Khan told the court that the visual footage clearly showed even Kulkarni addressing Anand as "Boss" while haggling on how much money he should charge for changing his deposition in favour of Sanjeev Nanda.

Significantly enough, Khan submitted to Judge Kumar a statement by Kulkarni, recorded in Kumar's courtroom during deposition, in which the witness refers to senior police officers as "Bade Saheb".

Imputing a motive of revenge to NDTV, Khan told the court that "he was being victimised" for not acceding to its reporter Poonam Aggaarwal's request to give her the case diary and some other prosecution documents and help her in doing another story.

He told the court that as he did not part with the prosecution documents, the reporter had threatened that he should be prepared to face the consequences.

This warning by the reporter had prompted him to send a legal notice to NDTV April 19, to which the channel replied April 26 expressing regret over the episode, said Khan.

He added that he had sent copies of the legal notice to police and the Press Council of India, turning it into a complaint against the channel.

Questioning the journalistic credentials of the particular NDTV reporter, Khan apprised the court that "she had also been hauled up repeatedly by the court of another additional sessions judge, Ravinder Kaur, for misreporting the court proceedings".
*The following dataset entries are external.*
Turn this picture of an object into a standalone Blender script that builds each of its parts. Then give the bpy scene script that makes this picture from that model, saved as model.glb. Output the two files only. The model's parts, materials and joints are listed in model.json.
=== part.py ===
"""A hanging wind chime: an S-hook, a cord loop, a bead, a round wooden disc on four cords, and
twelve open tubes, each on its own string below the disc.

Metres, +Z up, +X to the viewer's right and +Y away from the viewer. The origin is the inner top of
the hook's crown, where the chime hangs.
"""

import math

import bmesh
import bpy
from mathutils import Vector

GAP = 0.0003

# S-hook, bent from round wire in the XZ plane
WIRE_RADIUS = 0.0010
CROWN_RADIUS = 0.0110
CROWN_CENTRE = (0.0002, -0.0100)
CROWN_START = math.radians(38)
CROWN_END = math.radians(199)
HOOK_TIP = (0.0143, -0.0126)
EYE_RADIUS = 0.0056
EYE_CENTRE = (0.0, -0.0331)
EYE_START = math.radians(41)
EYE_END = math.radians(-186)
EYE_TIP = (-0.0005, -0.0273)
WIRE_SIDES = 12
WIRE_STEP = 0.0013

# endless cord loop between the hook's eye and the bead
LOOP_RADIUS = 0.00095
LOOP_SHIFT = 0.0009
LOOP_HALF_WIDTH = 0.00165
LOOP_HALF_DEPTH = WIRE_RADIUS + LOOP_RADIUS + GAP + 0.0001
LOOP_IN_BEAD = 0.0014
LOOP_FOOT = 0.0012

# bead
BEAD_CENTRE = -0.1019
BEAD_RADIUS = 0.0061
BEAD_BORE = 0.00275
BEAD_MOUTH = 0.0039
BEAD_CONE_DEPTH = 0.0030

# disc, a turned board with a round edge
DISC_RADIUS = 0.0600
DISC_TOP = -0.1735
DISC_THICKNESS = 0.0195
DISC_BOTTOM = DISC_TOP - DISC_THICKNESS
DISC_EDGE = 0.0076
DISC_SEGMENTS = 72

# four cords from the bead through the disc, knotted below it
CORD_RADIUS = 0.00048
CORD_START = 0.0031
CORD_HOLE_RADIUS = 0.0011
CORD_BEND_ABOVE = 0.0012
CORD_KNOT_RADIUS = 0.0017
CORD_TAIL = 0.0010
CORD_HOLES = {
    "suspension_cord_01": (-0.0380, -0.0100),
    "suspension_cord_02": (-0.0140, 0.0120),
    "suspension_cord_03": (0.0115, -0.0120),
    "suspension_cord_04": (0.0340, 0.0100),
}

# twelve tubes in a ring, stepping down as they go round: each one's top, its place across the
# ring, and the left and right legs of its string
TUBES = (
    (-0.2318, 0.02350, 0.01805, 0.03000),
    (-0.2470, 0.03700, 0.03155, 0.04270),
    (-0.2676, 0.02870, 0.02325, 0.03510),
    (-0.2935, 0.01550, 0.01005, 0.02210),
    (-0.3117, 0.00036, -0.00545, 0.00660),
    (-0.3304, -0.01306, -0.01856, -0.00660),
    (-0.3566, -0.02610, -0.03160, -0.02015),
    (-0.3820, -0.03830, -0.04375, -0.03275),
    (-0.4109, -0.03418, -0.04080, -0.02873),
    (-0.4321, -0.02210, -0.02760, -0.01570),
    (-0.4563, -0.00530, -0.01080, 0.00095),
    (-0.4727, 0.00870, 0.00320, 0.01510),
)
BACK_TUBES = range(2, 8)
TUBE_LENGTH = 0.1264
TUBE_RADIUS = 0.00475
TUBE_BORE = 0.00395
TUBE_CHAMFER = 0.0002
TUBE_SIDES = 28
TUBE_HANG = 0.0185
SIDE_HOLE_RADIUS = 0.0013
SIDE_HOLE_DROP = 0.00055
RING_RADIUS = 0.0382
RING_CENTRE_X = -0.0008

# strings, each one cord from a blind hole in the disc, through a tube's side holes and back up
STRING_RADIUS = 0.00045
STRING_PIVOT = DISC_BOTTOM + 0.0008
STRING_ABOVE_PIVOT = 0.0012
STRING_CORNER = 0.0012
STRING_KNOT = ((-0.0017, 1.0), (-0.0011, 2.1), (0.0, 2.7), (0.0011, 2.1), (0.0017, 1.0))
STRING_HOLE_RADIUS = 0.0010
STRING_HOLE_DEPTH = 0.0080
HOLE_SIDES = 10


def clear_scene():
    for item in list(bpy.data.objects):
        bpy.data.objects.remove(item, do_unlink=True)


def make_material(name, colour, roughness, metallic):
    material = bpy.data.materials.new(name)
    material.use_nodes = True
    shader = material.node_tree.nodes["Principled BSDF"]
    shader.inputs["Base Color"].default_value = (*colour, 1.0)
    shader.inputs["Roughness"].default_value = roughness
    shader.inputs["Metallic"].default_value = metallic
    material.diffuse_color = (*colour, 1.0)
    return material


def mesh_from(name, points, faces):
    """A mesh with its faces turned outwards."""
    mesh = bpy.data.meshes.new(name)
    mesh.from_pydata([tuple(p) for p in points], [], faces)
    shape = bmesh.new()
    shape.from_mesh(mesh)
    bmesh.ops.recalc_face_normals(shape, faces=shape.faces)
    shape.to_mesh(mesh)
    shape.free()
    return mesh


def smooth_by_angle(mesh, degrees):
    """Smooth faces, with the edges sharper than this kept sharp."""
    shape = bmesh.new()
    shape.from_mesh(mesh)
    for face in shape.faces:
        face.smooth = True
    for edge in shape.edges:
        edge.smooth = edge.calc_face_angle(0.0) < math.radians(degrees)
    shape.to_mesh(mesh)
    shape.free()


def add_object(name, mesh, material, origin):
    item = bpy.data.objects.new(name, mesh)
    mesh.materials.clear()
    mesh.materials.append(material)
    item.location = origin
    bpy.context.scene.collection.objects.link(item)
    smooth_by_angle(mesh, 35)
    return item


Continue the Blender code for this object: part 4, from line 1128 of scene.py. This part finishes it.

The prosecution had earlier dropped Kulkarni as an "unreliable witness", suspecting that he had been won over by the accused, while Kulkarni had alleged that he was under immense pressure from police to turn hostile.

On March 19 this year, judge Kumar, using his powers to recall a witness, had summoned Kulkarni to depose in the case. This had been challenged by Sanjeev Nanda in the high court.

Kulkarni subsequently approached NDTV alleging that he was under pressure from both the prosecution and defence counsels to turn hostile in the case and helped the news channel conduct the sting operation to prove that an unholy nexus existed between the prosecution and defence in high-profile cases involving the rich and mighty.

And so the BMW case rages on. Sanjeev Nanda, the grandson of former navy chief Admiral S.M. Nanda, allegedly mowed down six people sleeping on Delhi's Lodhi Road pavement in the wee hours of Jan 10, 1999, while driving the BMW car.